:: Problem requirements ::
Set down the material below in full, matching it exactly.

---------- Supplied material

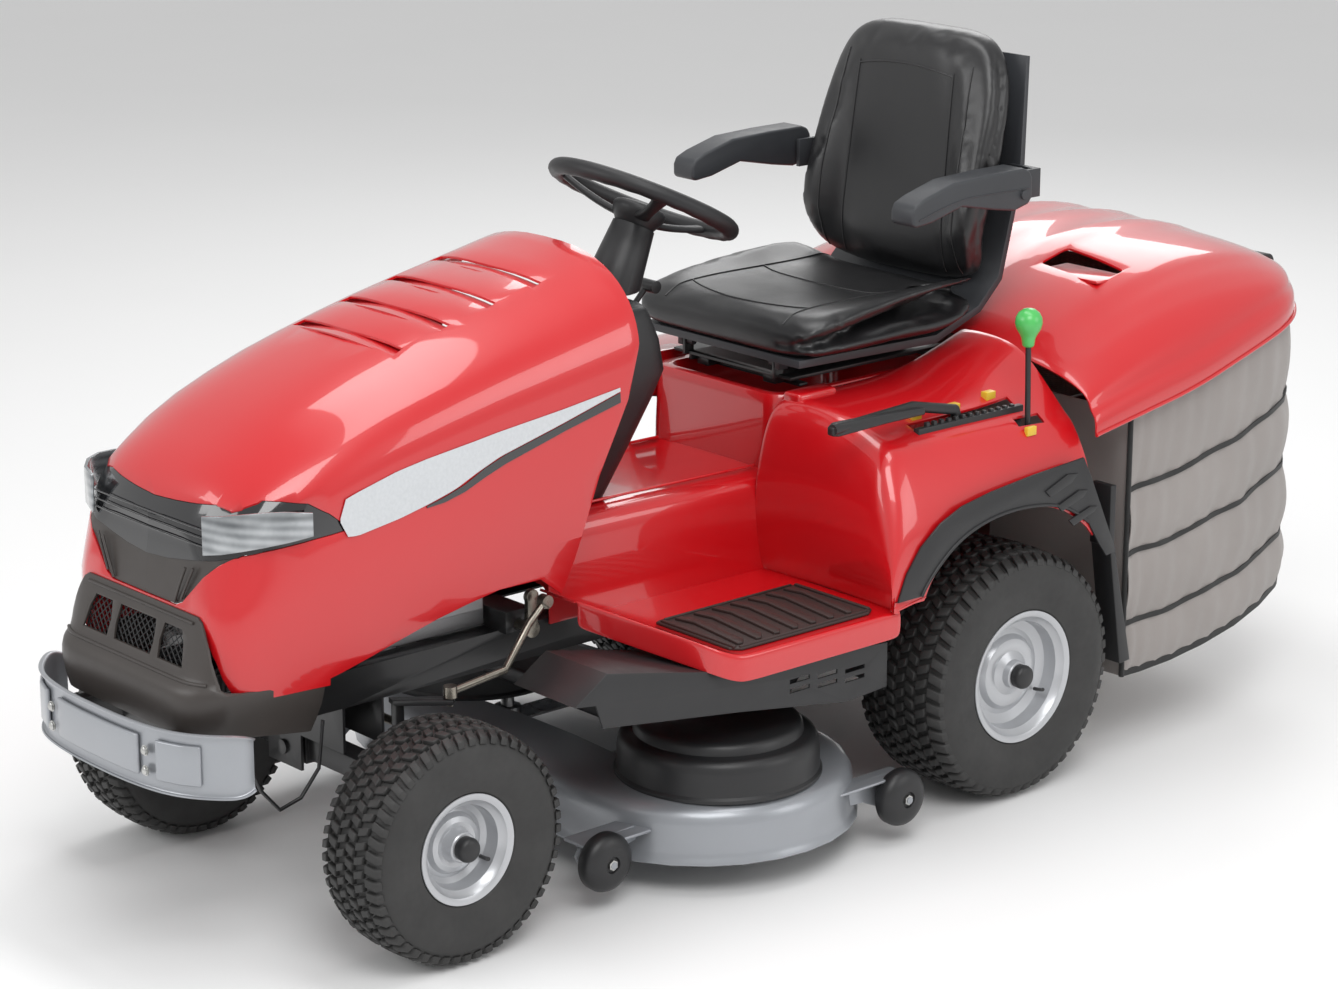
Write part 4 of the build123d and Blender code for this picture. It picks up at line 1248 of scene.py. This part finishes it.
# ------------------------------------------------------------------ seat
def cushion_shape(name, inset=0.0):
    rows = []
    around = 40
    # (y, top, bottom, half width, side lift)
    path = [(62, 794, 774, 150, 0), (65, 812, 768, 206, 2), (80, 825, 766, 226, 6), (115, 832, 766, 236, 12),
            (180, 833, 766, 240, 22), (250, 831, 767, 241, 33), (330, 828, 768, 242, 42),
            (400, 827, 770, 242, 46),
            (450, 829, 790, 238, 42), (476, 834, 806, 224, 34), (486, 830, 816, 170, 12)]
    for y, top, low, half, lift in path:
        half -= inset
        mid = (top + low) / 2.0
        ring = []
        for k in range(around + 1):
            a = 2 * math.pi * k / around
            c, s = math.cos(a), math.sin(a)
            x = half * squared(c, 0.55)
            share = min(1.0, abs(x) / 240.0)
            if s >= 0:
                z = mid + (top - mid - inset) * abs(s) ** 0.5 + lift * max(0.0, (share - 0.45) / 0.55) ** 1.6
                z -= 5.0 * math.exp(-((abs(x) - 140) / 9.0) ** 2) * (1 if 90 < y < 470 else 0)
            else:
                z = mid - (mid - low - inset) * abs(s) ** 0.5
            ring.append((x, y, z))
        rows.append(ring)
    first = [(0.3 * x, y + 1, z * 0.3 + 784 * 0.7) for x, y, z in rows[0]]
    last = [(0.3 * x, y + 1, z * 0.3 + 822 * 0.7) for x, y, z in rows[-1]]
    obj = sheet(name, [first] + rows + [last])
    close_ends(obj)
    return obj


def close_ends(obj, merge=0.00002):
    active(obj)
    bpy.ops.object.mode_set(mode="EDIT")
    bpy.ops.mesh.select_all(action="SELECT")
    bpy.ops.mesh.remove_doubles(threshold=merge)
    bpy.ops.mesh.select_all(action="DESELECT")
    bpy.ops.mesh.select_non_manifold()
    bpy.ops.mesh.edge_face_add()
    bpy.ops.mesh.select_all(action="SELECT")
    bpy.ops.mesh.normals_make_consistent(inside=False)
    bpy.ops.object.mode_set(mode="OBJECT")
    return obj


BACK = [(826, 506, 528, 120), (838, 494, 536, 176), (862, 484, 552, 200), (910, 486, 566, 208),
        (970, 492, 578, 211),
        (1030, 498, 590, 212), (1090, 504, 597, 211), (1150, 510, 602, 206), (1200, 516, 604, 196),
        (1236, 524, 604, 178), (1258, 536, 600, 150), (1268, 552, 592, 110)]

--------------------

:: Result for this task ::
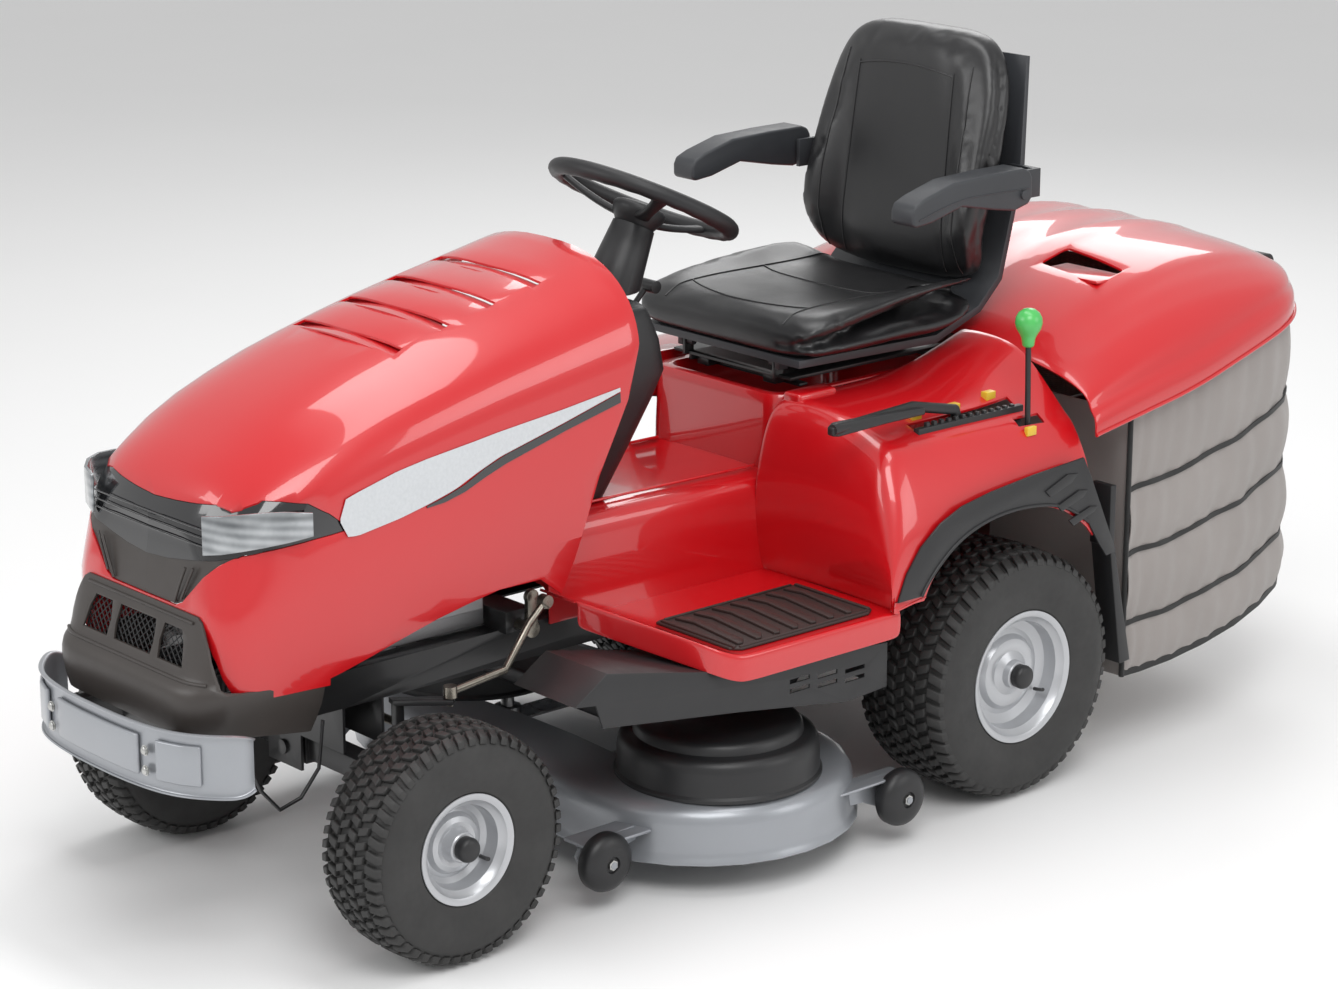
Write part 4 of the build123d and Blender code for this picture. It picks up at line 1248 of scene.py. This part finishes it.
# ------------------------------------------------------------------ seat
def cushion_shape(name, inset=0.0):
    rows = []
    around = 40
    # (y, top, bottom, half width, side lift)
    path = [(62, 794, 774, 150, 0), (65, 812, 768, 206, 2), (80, 825, 766, 226, 6), (115, 832, 766, 236, 12),
            (180, 833, 766, 240, 22), (250, 831, 767, 241, 33), (330, 828, 768, 242, 42),
            (400, 827, 770, 242, 46),
            (450, 829, 790, 238, 42), (476, 834, 806, 224, 34), (486, 830, 816, 170, 12)]
    for y, top, low, half, lift in path:
        half -= inset
        mid = (top + low) / 2.0
        ring = []
        for k in range(around + 1):
            a = 2 * math.pi * k / around
            c, s = math.cos(a), math.sin(a)
            x = half * squared(c, 0.55)
            share = min(1.0, abs(x) / 240.0)
            if s >= 0:
                z = mid + (top - mid - inset) * abs(s) ** 0.5 + lift * max(0.0, (share - 0.45) / 0.55) ** 1.6
                z -= 5.0 * math.exp(-((abs(x) - 140) / 9.0) ** 2) * (1 if 90 < y < 470 else 0)
            else:
                z = mid - (mid - low - inset) * abs(s) ** 0.5
            ring.append((x, y, z))
        rows.append(ring)
    first = [(0.3 * x, y + 1, z * 0.3 + 784 * 0.7) for x, y, z in rows[0]]
    last = [(0.3 * x, y + 1, z * 0.3 + 822 * 0.7) for x, y, z in rows[-1]]
    obj = sheet(name, [first] + rows + [last])
    close_ends(obj)
    return obj


def close_ends(obj, merge=0.00002):
    active(obj)
    bpy.ops.object.mode_set(mode="EDIT")
    bpy.ops.mesh.select_all(action="SELECT")
    bpy.ops.mesh.remove_doubles(threshold=merge)
    bpy.ops.mesh.select_all(action="DESELECT")
    bpy.ops.mesh.select_non_manifold()
    bpy.ops.mesh.edge_face_add()
    bpy.ops.mesh.select_all(action="SELECT")
    bpy.ops.mesh.normals_make_consistent(inside=False)
    bpy.ops.object.mode_set(mode="OBJECT")
    return obj


BACK = [(826, 506, 528, 120), (838, 494, 536, 176), (862, 484, 552, 200), (910, 486, 566, 208),
        (970, 492, 578, 211),
        (1030, 498, 590, 212), (1090, 504, 597, 211), (1150, 510, 602, 206), (1200, 516, 604, 196),
        (1236, 524, 604, 178), (1258, 536, 600, 150), (1268, 552, 592, 110)]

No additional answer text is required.